Firstly, you have to record your vocals completely dry. It’s much easier to do if you own or have access to a dedicated vocal booth. If not, it’s not a big deal, and all you have to do is make sure that the room in which recording takes place is properly treated. The drier the vocal sounds, the more upfront in the mix it would be and the less processing you would have to apply later.

Secondly, put some effort into choosing a mic for the recording. It’s needless to say that the microphone that you are recording with should complement the timbre of the vocalist, but since you want the vocal upfront, there’s one more thing that you should consider while choosing a mic.

Make sure that it has a proper dynamic response considering the circumstances. If you’re recording a jazz vocalist, you want as much dynamic range as possible. But in every other situation, a flatter dynamic is preferable if you want to put the vocal upfront. Consider using a ribbon mic or a tube one. Both of those options will make a vocal sound a little bit compressed, which will help you later on.

Edit the recording

The more you want your vocal to be upfront, the more pristine it has to be. Since you want your vocal to be in the center of the listener’s attention, it would be rather tricky to mask noises and imperfections even in a very dense mix. It’s rather a good idea to cut all of the excessive silence, pops and clicks if there are any and if they don’t interfere with performance itself. Don’t be afraid to glue together phrases or even words from different takes. It’s a completely normal situation for a pop mix, and even in other genres, it’s acceptable as long as you can do it seamlessly.

Use Auto-tune

Yes, we know that it’s a rather controversial idea since when it comes to auto-tune, or pitch correction, audio engineers are divided into two camps. They either use it on everything every time or don’t use it at all. But what we suggest lies exactly in the middle.

You don’t have to make the vocals sound very polished and robotic unless this is what you desire. Instead, you can use auto-tune in order to fix minor mistakes and imperfections if they’re too excessive to your taste. It would be much preferable if you’d do it manually and in moderation.

Gain automation

If you’ve used a ribbon or a tube mic, as we suggested earlier, you can easily skip this step. As you probably already know, in order to achieve an “in your face” vocal sound, you need to have a rather flat dynamic response. In other words, the difference in volume between the loudest and the quietest parts should be as little as possible. But note that if the dynamics are too flat, your vocals would sound lifeless.

There’re some very useful plugins available on the market that are designed to adjust the gain of your vocals automatically. This, of course, would be the easiest way to do this, but if you don’t particularly feel like making such an investment, you can always do this manually.
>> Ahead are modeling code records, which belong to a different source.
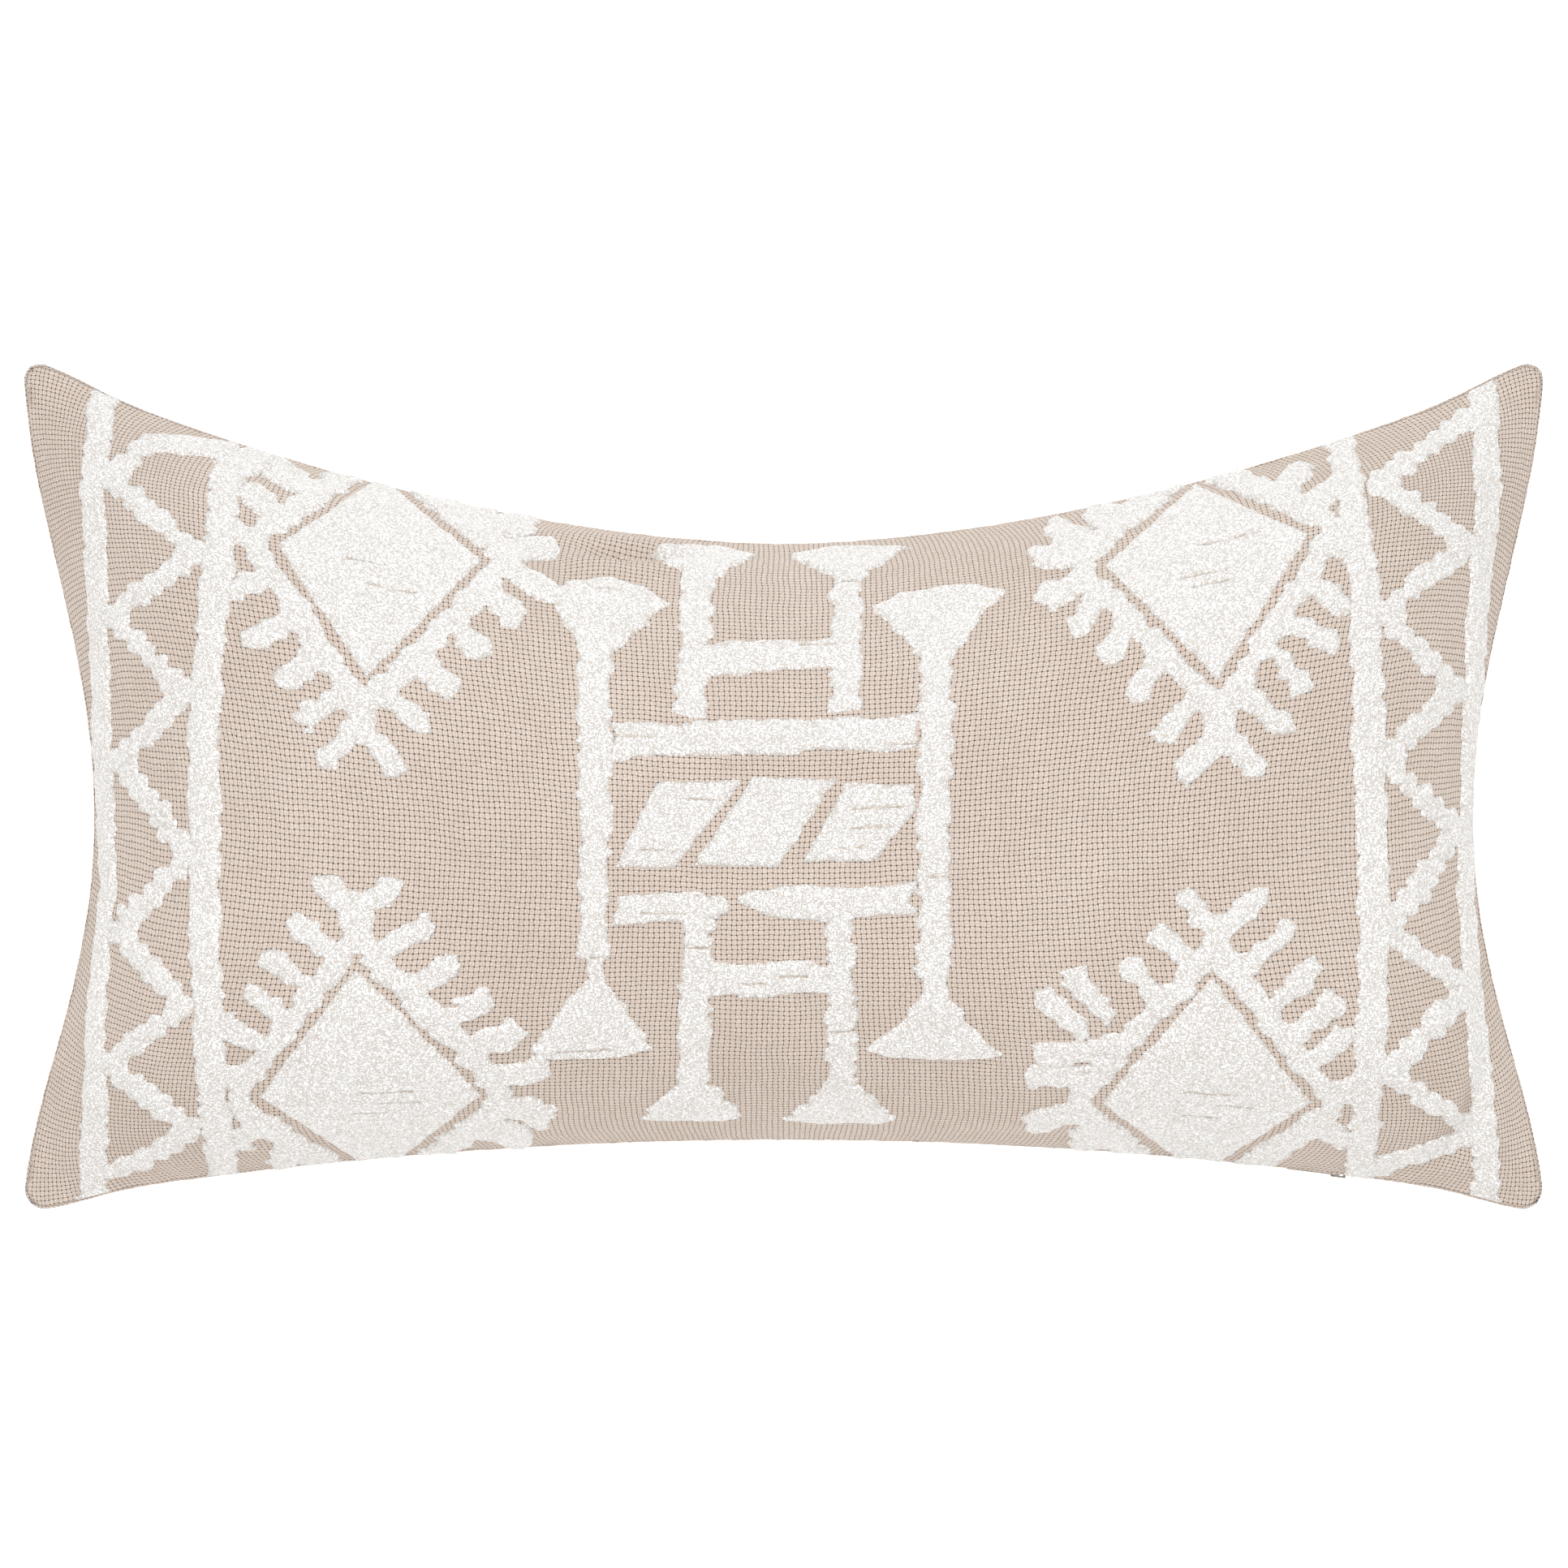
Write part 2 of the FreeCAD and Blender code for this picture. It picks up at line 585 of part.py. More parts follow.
def main():
    """Write one STEP file for each piece."""
    nodes = {
        "cover_front_panel": cover_panel(1),
        "cover_back_panel": cover_panel(-1),
        "cover_seam_thread": seam_thread(),
        "cover_care_label": care_label(),
        "insert_front_panel": insert_panel(1),
        "insert_back_panel": insert_panel(-1),
        "insert_filling": filling(),
        "zipper_tape_front": zip_tape(1),
        "zipper_tape_back": zip_tape(-1),
        "zipper_coil_front": zip_coil(1),
        "zipper_coil_back": zip_coil(-1),
        "zipper_top_stops": top_stops(),
        "zipper_bottom_stop": bottom_stop(),
        "zipper_slider_body": slider_body(),
        "zipper_pull_tab": pull_tab(),
    }
    nodes.update(embroidery())
    os.makedirs("parts", exist_ok=True)
    for name, shape in nodes.items():
        shape.exportStep(f"parts/{name}.step")
        print(f"{name:38s} solids {len(shape.Solids)} valid {shape.isValid()}")


main()
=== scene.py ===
import math
import bmesh
import bpy
import numpy as np
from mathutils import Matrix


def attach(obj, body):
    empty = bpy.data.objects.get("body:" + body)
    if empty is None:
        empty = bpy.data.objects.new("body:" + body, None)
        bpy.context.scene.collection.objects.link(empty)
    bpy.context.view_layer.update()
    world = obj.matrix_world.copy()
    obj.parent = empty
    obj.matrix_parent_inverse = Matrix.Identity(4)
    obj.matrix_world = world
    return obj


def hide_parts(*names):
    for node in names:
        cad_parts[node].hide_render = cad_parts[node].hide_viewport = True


# Throw pillow on its back: a zipped woven cover, embroidered on its front, over a filled insert.
# Lengths are in millimetres and heights are counted from the seam plane, until a mesh is made.

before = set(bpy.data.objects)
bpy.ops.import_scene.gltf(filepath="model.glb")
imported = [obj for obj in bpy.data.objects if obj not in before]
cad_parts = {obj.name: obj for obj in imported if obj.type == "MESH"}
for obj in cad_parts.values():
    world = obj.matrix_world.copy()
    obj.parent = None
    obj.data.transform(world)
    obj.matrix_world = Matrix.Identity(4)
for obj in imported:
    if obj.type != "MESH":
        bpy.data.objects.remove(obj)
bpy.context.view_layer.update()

# ---- sizes that repeat the frame's own

FLAT_HALF_LENGTH = 330.0
FLAT_HALF_WIDTH = 178.0
HALF_LENGTH = 320.0
HALF_WIDTH = 177.0
SIDE_SAG = 30.0
SIDE_LOW = 0.08
SIDE_ROUNDING = 1.85
TOP_SAG = 76.0
TOP_ROUNDING = 1.75
BOTTOM_SAG = 27.5
SEAM_Z = 88.0
START_CROWN = 93.0
RIM_ROUNDING = 6
SEAM_RADIUS = (HALF_LENGTH ** 2 + BOTTOM_SAG ** 2) / (2 * BOTTOM_SAG)
SEAM_CENTRE_Y = BOTTOM_SAG - HALF_WIDTH - SEAM_RADIUS
SLOT_HALF_LENGTH = 245.0
SLOT_HALF_HEIGHT = 4.3
SLOT_CLOSING = (1.5, 8.0)
LIP_DEPTH = 3.7
TAPE_HALF_LENGTH = 243.0
TAPE_TUCK = 12.0
CHAIN_ENDS = (-229.0, 243.0)
TOOTH_PITCH = 2.0

# Cloth and yarn
CLOTH = 1.1
YARN_HEIGHT = 1.8
YARN_CELL = 0.62
YARN_SUNK = 0.35
RIM_HEIGHT, SLIT_HEIGHT = 0.2, 0.25
LEAST_CELLS = 24
CORNER_ROUNDING = 11.0
CORNER_FILL = 3.3
CORNER_FILL_AT, CORNER_FILL_REACH = 308.0, 24.0
CORNER_FILL_FROM, CORNER_FILL_OVER = 125, 45
FLOOR_ROUNDING = 18.0
SEAM_CLEAR = 176.8
SIDE_CLEAR = 328.5


# ---- noise

def noise(x, y, pitch, seed):
    """Smooth noise from -1 to 1 with bumps about one pitch apart; a pair of pitches stretches it."""
    pitch_x, pitch_y = pitch if isinstance(pitch, tuple) else (pitch, pitch)
    table = np.random.default_rng(seed).uniform(-1, 1, (256, 256))
    gx, gy = x / pitch_x, y / pitch_y
    ix, iy = np.floor(gx).astype(int), np.floor(gy).astype(int)
    fx, fy = gx - ix, gy - iy
    fx, fy = fx * fx * (3 - 2 * fx), fy * fy * (3 - 2 * fy)
    low = table[ix & 255, iy & 255] * (1 - fx) + table[(ix + 1) & 255, iy & 255] * fx
    high = table[ix & 255, (iy + 1) & 255] * (1 - fx) + table[(ix + 1) & 255, (iy + 1) & 255] * fx
    return low * (1 - fy) + high * fy


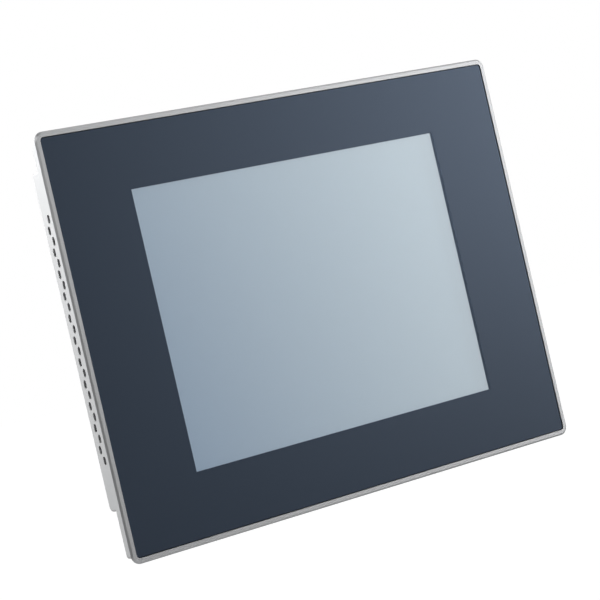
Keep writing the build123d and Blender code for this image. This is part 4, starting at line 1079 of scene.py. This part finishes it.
class TOUCH_PANEL_OT_stage(bpy.types.Operator):
    """Set up the camera, the lamps, the floor and the white surroundings"""

    bl_idname = "touch_panel.stage"
    bl_label = "Camera, floor and lamps"

    def execute(self, context):
        scene = context.scene
        self.add_camera(scene, Vector((0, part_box("front_glass")[0].y, 0)))
        self.add_floor(scene, cad_bounds[0].z - scene.panel_sizes.floor_drop)
        self.add_world(scene)
        for name, place, aim, span, power in LAMPS:
            self.add_lamp(scene, name, Vector(place), Vector(aim), span, power)
        scene.view_settings.view_transform = "Standard"
        return {"FINISHED"}

    def add_camera(self, scene, glass_centre):
        camera = bpy.data.cameras.new("camera")
        camera.sensor_width = 36.0
        camera.lens = CAMERA_LENS
        holder = bpy.data.objects.new("camera", camera)
        right = Vector(CAMERA_RIGHT).normalized()
        forward = Vector(CAMERA_FORWARD).normalized()
        up = right.cross(forward).normalized()
        right = forward.cross(up).normalized()
        turn = Matrix((right, up, -forward)).transposed()
        holder.matrix_world = Matrix.Translation(glass_centre + Vector(CAMERA_PLACE)) @ turn.to_4x4()
        scene.collection.objects.link(holder)
        scene.camera = holder

    def add_floor(self, scene, height):
        mesh = bpy.data.meshes.new("floor")
        signs = ((-1, -1), (1, -1), (1, 1), (-1, 1))
        corners = [(x * FLOOR_HALF, y * FLOOR_HALF, height) for x, y in signs]
        mesh.from_pydata(corners, [], [(0, 1, 2, 3)])
        floor = bpy.data.objects.new("floor", mesh)
        scene.collection.objects.link(floor)
        material = bpy.data.materials.new("pale_floor")
        tree = empty_tree(material)
        matt = add_node(tree, "ShaderNodeBsdfDiffuse", {"Color": (0.8, 0.8, 0.8, 1)})
        white = add_node(tree, "ShaderNodeEmission", {"Color": (1, 1, 1, 1), "Strength": FLOOR_WHITE})
        seen = add_node(tree, "ShaderNodeLightPath", output="Is Camera Ray") * FLOOR_WHITE_SHARE
        mixed = add_node(tree, "ShaderNodeMixShader", {0: seen, 1: matt, 2: white})
        add_node(tree, "ShaderNodeOutputMaterial", {"Surface": mixed})
        mesh.materials.append(material)

    def add_world(self, scene):
        """Soft light from all round with broad glows, seen by the camera as plain white."""
        world = bpy.data.worlds.new("studio")
        scene.world = world
        tree = empty_tree(world)
        direction = add_node(tree, "ShaderNodeTexCoord", output="Generated")
        level = WORLD_BASE
        for aim, sharpness, strength in WORLD_GLOWS:
            ends = {0: direction, 1: Vector(aim).normalized()}
            towards = add_node(tree, "ShaderNodeVectorMath", ends, "Value", operation="DOT_PRODUCT")
            level = calc("POWER", (towards + 1.0) * 0.5, sharpness) * strength + level
        soft = add_node(tree, "ShaderNodeBackground", {"Color": (1, 1, 1, 1), "Strength": level})
        white = add_node(tree, "ShaderNodeBackground", {"Color": (1, 1, 1, 1), "Strength": 1.0})
        seen = add_node(tree, "ShaderNodeLightPath", output="Is Camera Ray")
        mixed = add_node(tree, "ShaderNodeMixShader", {0: seen, 1: soft, 2: white})
        add_node(tree, "ShaderNodeOutputWorld", {"Surface": mixed})

    def add_lamp(self, scene, name, place, aim, span, power):
        lamp = bpy.data.lights.new(name, "AREA")
        lamp.shape = "RECTANGLE"
        lamp.size, lamp.size_y = span
        lamp.energy = power
        holder = bpy.data.objects.new(name, lamp)
        holder.location = place
        holder.rotation_mode = "QUATERNION"
        holder.rotation_quaternion = (aim - place).to_track_quat("-Z", "Y")
        holder.visible_camera = False
        scene.collection.objects.link(holder)


STEPS = [
    TOUCH_PANEL_OT_front, TOUCH_PANEL_OT_display, TOUCH_PANEL_OT_housing, TOUCH_PANEL_OT_boards,
    TOUCH_PANEL_OT_sockets, TOUCH_PANEL_OT_screws, TOUCH_PANEL_OT_threads, TOUCH_PANEL_OT_controls,
    TOUCH_PANEL_OT_marks, TOUCH_PANEL_OT_stage,
]


class TOUCH_PANEL_PT_sidebar(bpy.types.Panel):
    """Lists the steps in order, with the sizes and colours they use"""

    bl_idname = "TOUCH_PANEL_PT_sidebar"
    bl_label = "Touch Panel"
    bl_space_type = "VIEW_3D"
    bl_region_type = "UI"
    bl_category = "Touch Panel"

    def draw(self, context):
        for settings in (context.scene.panel_sizes, context.scene.panel_colours):
            group = self.layout.box()
            for name in type(settings).__annotations__:
                group.prop(settings, name)
        for step in STEPS:
            self.layout.operator(step.bl_idname)


CLASSES = [PanelSizes, PanelColours, *STEPS, TOUCH_PANEL_PT_sidebar]


def register():
    for cls in CLASSES:
        bpy.utils.register_class(cls)
    bpy.types.Scene.panel_sizes = bpy.props.PointerProperty(type=PanelSizes)
    bpy.types.Scene.panel_colours = bpy.props.PointerProperty(type=PanelColours)


def unregister():
    del bpy.types.Scene.panel_colours
    del bpy.types.Scene.panel_sizes
    for cls in reversed(CLASSES):
        bpy.utils.unregister_class(cls)


def main():
    register()
    bpy.ops.touch_panel.front()
    bpy.ops.touch_panel.display()
    bpy.ops.touch_panel.housing()
    bpy.ops.touch_panel.boards()
    bpy.ops.touch_panel.sockets()
    bpy.ops.touch_panel.screws()
    bpy.ops.touch_panel.threads()
    bpy.ops.touch_panel.controls()
    bpy.ops.touch_panel.marks()
    bpy.ops.touch_panel.stage()


if __name__ == "__main__":
    main()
And there’re two ways to do this.

Firstly, you can draw the gain curve with your mouse. The process is rather gruesome and tiresome, but this way, you’ll have a very precise result. Secondly, if you own a dedicated midi controller, you can assign it to a gain fader and record it in real-time. This process is much faster but at the cost of precision.

Use the EQ

It may seem to be rather redundant advice since you’re going to use EQ anyway, but hear us out. As a general rule, we’re using an EQ to scope out unpleasant frequencies, and once those frequencies are surgically removed, we boost those that we want to emphasize. What we suggest is to use a separate EQ for that and preferably the one that has a lot of coloration. Boosting some high-mids with a very broad Q will make your vocals stand out from the mix, and boosting somewhere around 5 kHz will make it more present.

The other thing you could use your EQ for is making more room for vocals. You can do that by scoping out instruments that occupy the upper mid-range and directly compete with vocals. But be careful though, if you cut too much, your instruments may sound unnatural, and the vocals will stand out in such way that it would be hard to find it pleasant or even bearable. If you don’t feel like digging too much into individual instruments, there’s one very simple thing that will save you a lot of time. Route instruments that you think are competing with vocals through a separate bus and apply the EQ to that bus.

Use the compressor

This could be another piece of advice that you very well could find redundant since you’ll, without a doubt, use a compressor on your vocals. But we’re not talking about a compressor that you would normally use to smooth out the vocal performance. What’s really needed in order to put the vocal upfront in the mix is a limiting amplifier with a lot of character. Something like a vintage LA-2A will smooth out the dynamics even more and will add a lot of very pleasant harmonic distortion to your vocal that will make it stand out a lot but in a very gentle and not too excessively.

Don’t overuse the reverb

It’s needless to say that reverb can bring a lot of depth to the sound. But what it also does is widen the sound, which is exactly the opposite of what is needed in order to get the vocal upfront.

So try to use as little reverb or any other spatial effects as possible. Of course, without reverb, the vocal would sound too dry especially if you’ve listened to one of our earlier advice. So use a reverb only as an auxiliary effect and with a very high pre-delay time.